Faculty/Expert Commentaries:
P.K. Imbrie
“…. the
hardest part is being not afraid to try something different
and to try it more than one time, because the first time you
do everything, it never works the way you think it's going
to. Either the students don't engage correctly or it takes
a whole lot longer to do the exercise, so your classroom
planning is way different.
“I moved
from a classroom where I thought I knew what everybody was
going to struggle with to one where, when I made it be [a]
more active, cooperative classroom, I actually listened to
what they struggled with, and then we concentrated the class
on that.
“[So,
now,] one, I'm making students more aware of why we're doing
an active, cooperative classroom.
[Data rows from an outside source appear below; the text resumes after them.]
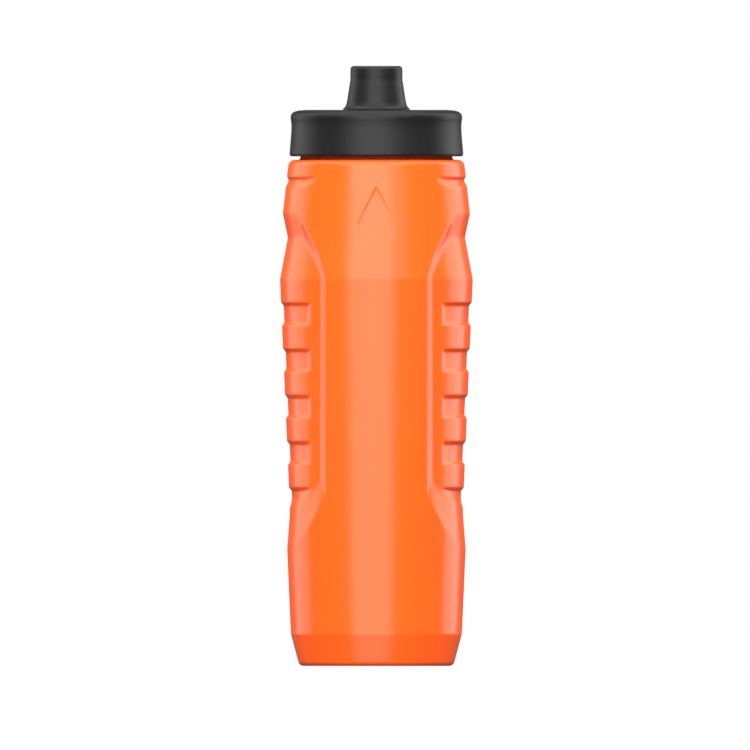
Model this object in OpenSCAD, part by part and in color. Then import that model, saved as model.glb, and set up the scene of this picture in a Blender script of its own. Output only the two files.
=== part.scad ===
// Sports squeeze bottle: a blow-moulded bottle with recessed side grips, a screw lid with a
// rubber seal, a cone spout, and a self-closing slit valve held in the spout by a ring.
// Millimetres, +Z up, standing on z = 0. The front faces -Y and the grips face +X and -X.

/* [Bottle body] */
// Height of the shoulder above the ground
shoulder_z = 217.6; // [205:0.1:265]
// Height of the widest ring of the body
widest_z = 166.3; // [150:0.1:180]
// Height of the top of the bevelled heel
heel_z = 13.5; // [6:0.1:25]
// Radius of the body at its widest ring
widest_r = 43.3; // [40:0.1:53]
// Radius of the body where the cone meets the shoulder
shoulder_r = 37.6; // [36.5:0.1:42]
// Radius of the body at the top of the heel
heel_r = 36.7; // [34:0.1:40]
// Radius of the body where the heel meets the ground, before it is rounded
foot_r = 32.9; // [30:0.1:34]
// Rounding of the edge that the bottle stands on
foot_round = 1.6; // [0.8:0.1:2.5]
// Rounding of the shoulder's outer edge
shoulder_round = 3; // [1:0.1:4]
// Thickness of the blown wall
wall = 1.4; // [1:0.1:2]
// Height that the middle of the base is pushed up
punt_h = 3.2; // [1:0.1:6]
// Radius of the flat middle of the pushed-up base
punt_r = 20; // [10:0.5:24]
// Inner radius of the ring that the bottle stands on
stand_r = 27; // [25:0.5:29]

/* [Grips] */
// Depth of the grip panels below the body
grip_depth = 1.9; // [1:0.1:2.5]
// Depth of the grip panels at their waist
grip_waist_depth = 3.3; // [2:0.1:4]
// Height of the grips' waist
grip_waist_z = 184.2; // [181:0.1:190]
// Height at which the panels run out at the top
grip_top_z = 194.5; // [191:0.1:200]
// Height at which the panels run out at the bottom
grip_bottom_z = 50; // [40:0.1:55]
// Length of the ramp at the bottom of the panels
grip_ramp = 12.7; // [8:0.1:16]
// Half width of the plain face between the two grips
face_half_w = 21.6; // [18:0.1:26]
// Width of the bevel beside that face
face_bevel = 2.7; // [1.5:0.1:4]
// Height of the upper corner of the panels
grip_upper_z = 167.5; // [160:0.1:175]
// Height of the lower corner of the panels
grip_lower_z = 73; // [65:0.1:80]
// Depth of the finger pockets below the panels
pocket_depth = 1.05; // [0.5:0.05:1.5]
// Height of a finger pocket at its mouth
pocket_h = 10.7; // [8:0.1:12]
// Width of the bevel round a pocket
pocket_bevel = 1.8; // [1:0.1:2.5]
// Distance from one pocket to the next
pocket_pitch = 19.9; // [17:0.1:22]
// Height of the middle of the top pocket
pocket_top_z = 151.3; // [145:0.1:155]
// Distance of a pocket's inner end from the middle of the front
pocket_x = 28; // [26:0.1:32]
// Number of pockets on each side
pocket_count = 5; // [3:1:5]
// Depth of the short groove below the shoulder
notch_depth = 1.05; // [0.5:0.05:1.5]
// Height of that groove at its mouth
notch_h = 4.4; // [3:0.1:6]
// Distance of that groove below the shoulder
notch_drop = 9.4; // [7:0.1:12]
// Distance of that groove's ends from the middle of the front
notch_x = 26; // [22:0.1:29]

/* [Emblem] */
// Height of the droplet pressed into the front
drop_h = 26; // [15:0.5:30]
// Radius of the round end of the droplet
drop_r = 8.2; // [5:0.1:10]
// Depth of the droplet
drop_depth = 0.4; // [0.2:0.05:0.6]
// Distance of the middle of the droplet below the shoulder
drop_below = 24; // [20:0.5:30]

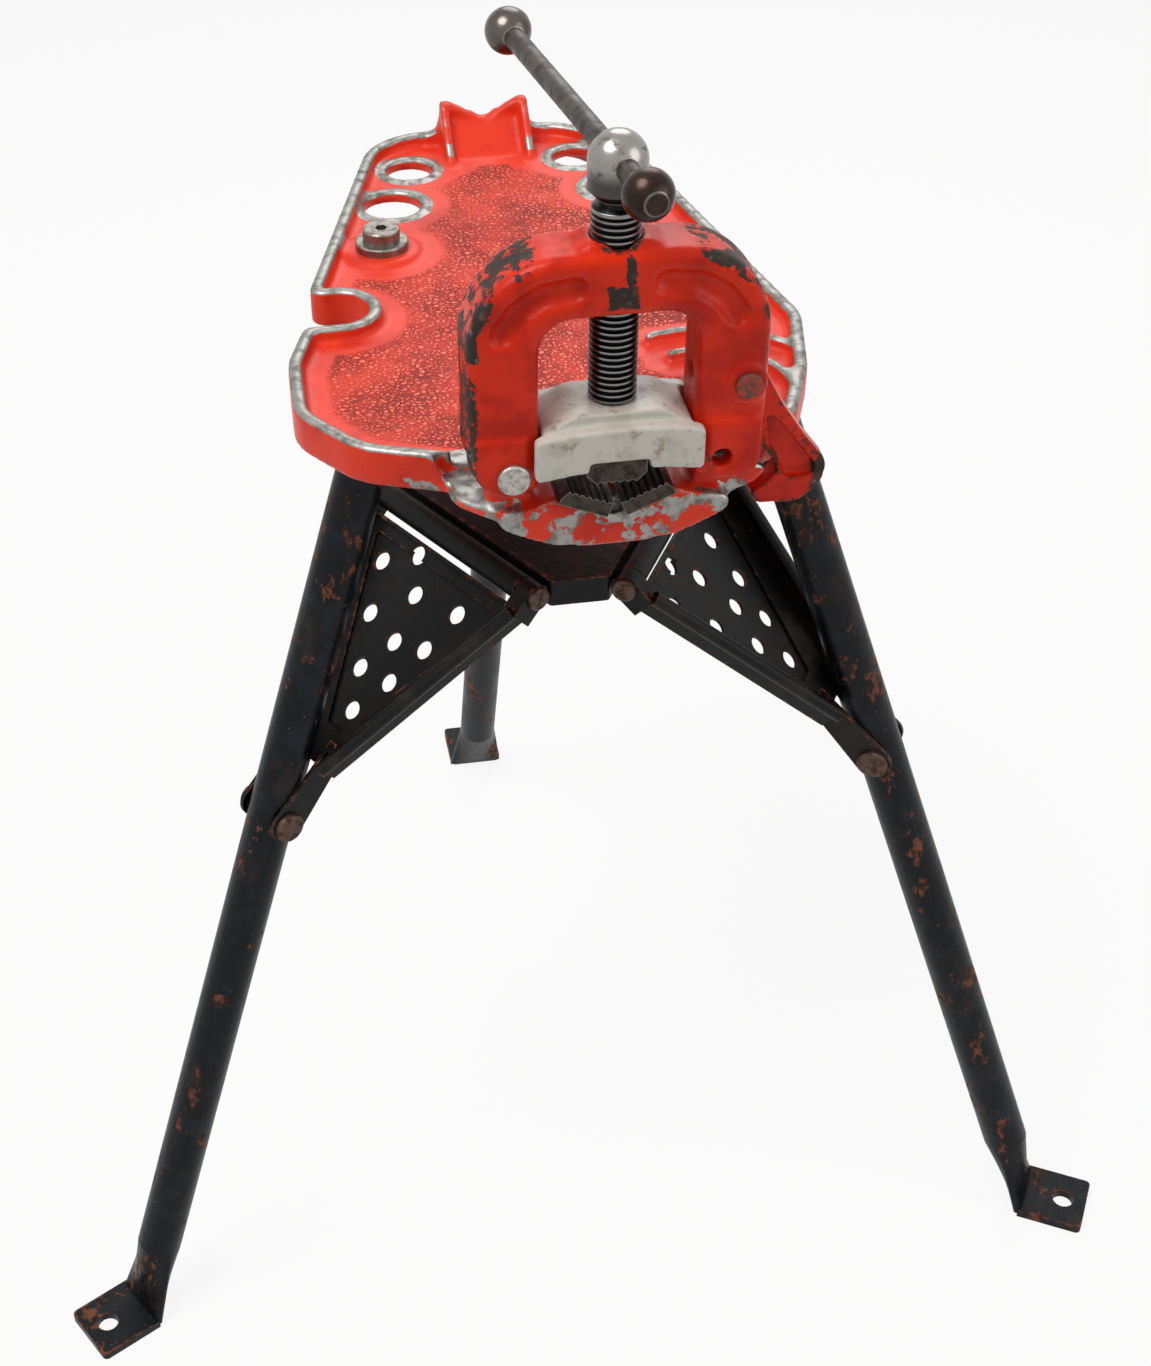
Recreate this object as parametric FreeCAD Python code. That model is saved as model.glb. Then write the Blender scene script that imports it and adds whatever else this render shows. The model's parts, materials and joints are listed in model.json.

Two, I'm trying to lay
out their expectations, or I'm trying to get them to realize
that their expectations and my expectations don't
necessarily coincide; and that they have to move from what
they expect, to what I expect, if they want to be
successful. Making students aware of that expectation, I
think, is really important, especially in the active,
cooperative classroom, because it is so different than what
they are traditionally used to.
“As a
specific example, I use
Bloom's
Taxonomy ,
and I point out the lowest level. That level is knowledge:
it's memorized facts. . . . I put up a slide, and it says,
"How many of you will be successful if you attain this level
of learning?” They don't know where I'm going with this,
and ninety-nine percent of them will say, "That will get me
an “A” or “B,” if I can do that in class.” And then I
unfold, saying that this is the lowest level of learning
that there is, and that in this class you have to be able to
get up to whatever the higher level is.
“I think
it's the expectations that we fall short of, as faculty
members—what we expect of our students versus what they
expect a classroom environment to be. "If I do all my work,
and I do it all perfectly, I deserve an ‘A.’” And you're
saying, "No. If you haven't learned how to work with other
people, then you're not going to do well.” Course
objectives need to include being an effective member of a
technical team. . . . If everybody in the university did
it that way, then you wouldn't have to do that. But
because, generally, you're the only one that's doing it, and
you're doing something different than what they've done
before, you have to get more buy-in from them.”
Darwyn Linder
“Well,
I’m a big believer in doing everything out front, and not
necessarily hiding my purpose or intentions from the
students. And I think treating them as adults and letting
them in on what’s going on is very important. It builds
trust between the instructor and the class. I often
encounter students who are resentful about working in groups
because of the experiences they’ve had in what you [Ledlow]
and others have called “old-style” group work, where you
[teachers] assign a paper to a team of students and give
them no way of actually accomplishing that task other than
[telling them that] somehow they’re supposed to figure it
out. So I explain to students who are reluctant that
cooperative learning is really different than group work;
and we try to construct groups that are effective, that work
together well, and that really produce, and that the
learning then is enhanced for everybody. Usually they’re
willing to give it a try, and if we have some early
successes and people begin to enjoy the process, then that
phase [of reluctance] goes away after awhile.”
Russ Pimmel
“There’s an
article by
[Richard]
Felder
that
talks about the improvements he observed. So I show them a
little of that data about how grades have gone up, how
attitudes improved, and so on. I don’t spend a lot of time
on that—five to ten minutes. I also talk about the
importance of teaming and show a few things—employers’ lists
of skills that we look for when we interview, skills that we
use when we evaluate employees. . . . Teaming is always
very high on that . . . so I use that for an argument. I
even use the ABET [Accreditation
Board for Engineering and Technology
guidelines as an argument sometimes to
justify
it.”
Ron Roedel
“[With] the
freshmen, who may not know about cooperative learning, I do
need to spend more time describing why we do carry out
cooperative learning rather than have a traditional
lecture. I try to explain to them that the process of
learning and working in teams is analogous to how they will
probably find themselves working in the workplace when they
leave the university. Since they are engineering students,
most will go on to work for engineering firms—like Motorola
or Honeywell—and there teamwork is the norm. It is
necessary to learn how to become part of the team, because
the projects that one works on outside the university are
far too complicated for any one individual to accomplish.
The training that they get through team learning will apply
immediately to the teamwork that [they] will have to do in
industry, but it also has additional pedagogical benefits,
too. They will become better learners. . . .”
Susan
Urban
“You’ve
got to look at your own course—the material that you’re
teaching—and you have to decide, “How does it make sense to
fit these activities into what I’m personally doing?” and
then just begin to work it in. Every semester, work in some
cooperative learning activity. As you do it once, you learn
. . . different ways of doing things, better ways of doing
things. You begin to see other ways that you can work
active learning activities into the classroom, but you just
have to give it a try.”
Cesar Malave
“. . . The advice that we give people now is to start
slow. In the Coalition, we changed everything, because we
had a grant, and we had to do . . . the active learning, the
active collaborative learning, the teaming, the use of
technology, all at once. And one of the things that we lost
was the assessment—we could never assess, (the students were
getting better why?) because we were doing five different
things at the same time. And it’s overwhelming.”